1. A system for the detection and prevention of loss at a retail checkout, the system comprising:

at least one camera embedded in, situated near, or proximal to a scanner device installed at the point of sale,

a data source of transaction data,

a computer device for the processing a video, data, and other information sources, the computer device performing the steps of:

analyzing via the computer device the at least one video streams from the at least one cameras, to detect activity associated with scan activity,

collecting transaction data via the data source, and

comparing the detected activity with the transaction data in order to detect discrepancies between the detected scan activity and the scan activity recorded in the transaction data.

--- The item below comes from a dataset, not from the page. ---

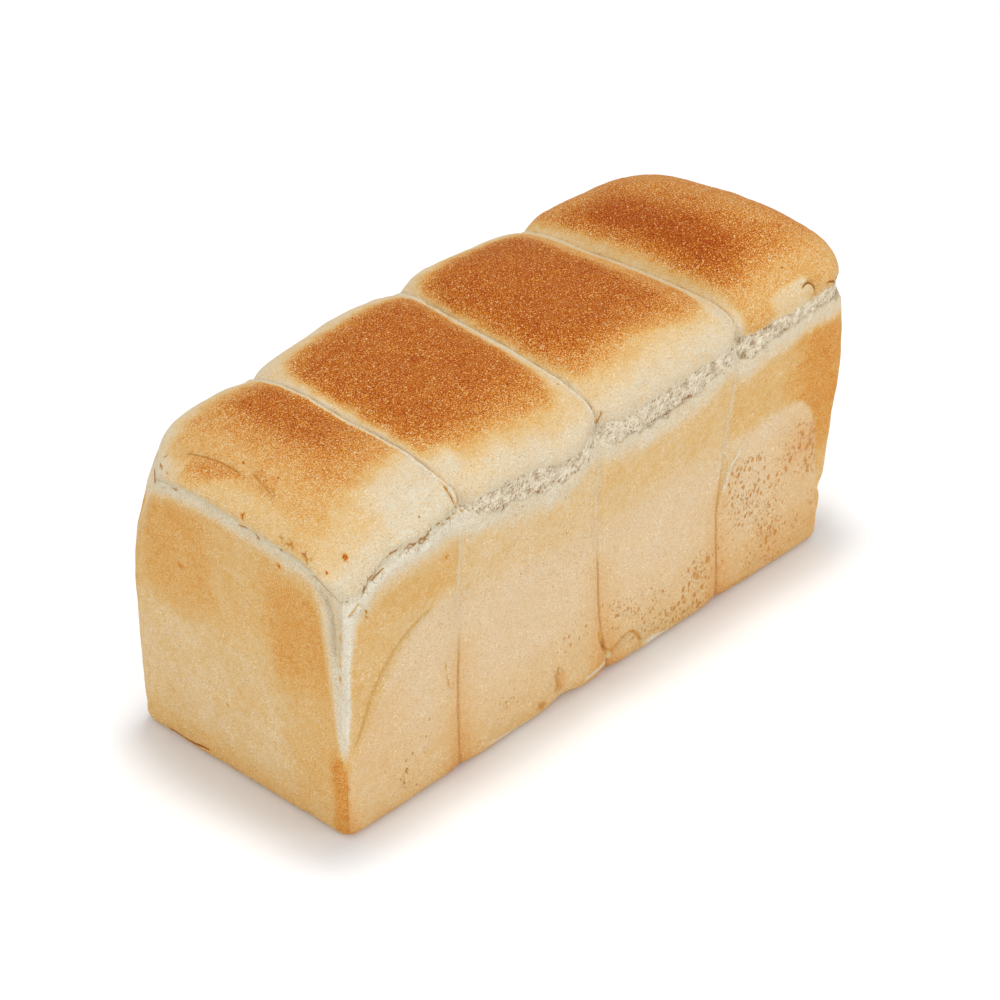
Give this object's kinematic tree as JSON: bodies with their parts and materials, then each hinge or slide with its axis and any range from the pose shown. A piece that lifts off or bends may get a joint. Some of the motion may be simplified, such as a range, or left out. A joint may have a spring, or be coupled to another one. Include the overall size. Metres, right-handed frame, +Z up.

2. The system of claim 1, wherein at least one camera is a plurality of cameras, wherein detecting activity takes place across the plurality of cameras.

3. The system of claim 1, wherein detecting discrepancies further comprises:

extracting imagery of items as they are picked up and dropped off,

determining if the imagery of the items picked up matches the imagery of the items dropped off.

4. The system of claim 1, wherein detecting discrepancies further comprises extracting imagery of items as they are picked up and dropped off,

obtaining the associated SKU of the product from the data source,

obtaining an item model associated with the SKU,

comparing the extracted item imagery with the item model.

5. The system of claim 1, wherein activity in the video is modulated according to distance of the activity from the point of sale.

6. The system of claim 5, wherein the modulation is performed by simulating depth of focus from the original imagery and a disparity map extracted from a stereoscopic camera.

7. The system of claim 5, wherein the modulation serves to mask the video in such a way as to preserve detail in one part of the scene but to eliminate detail in others.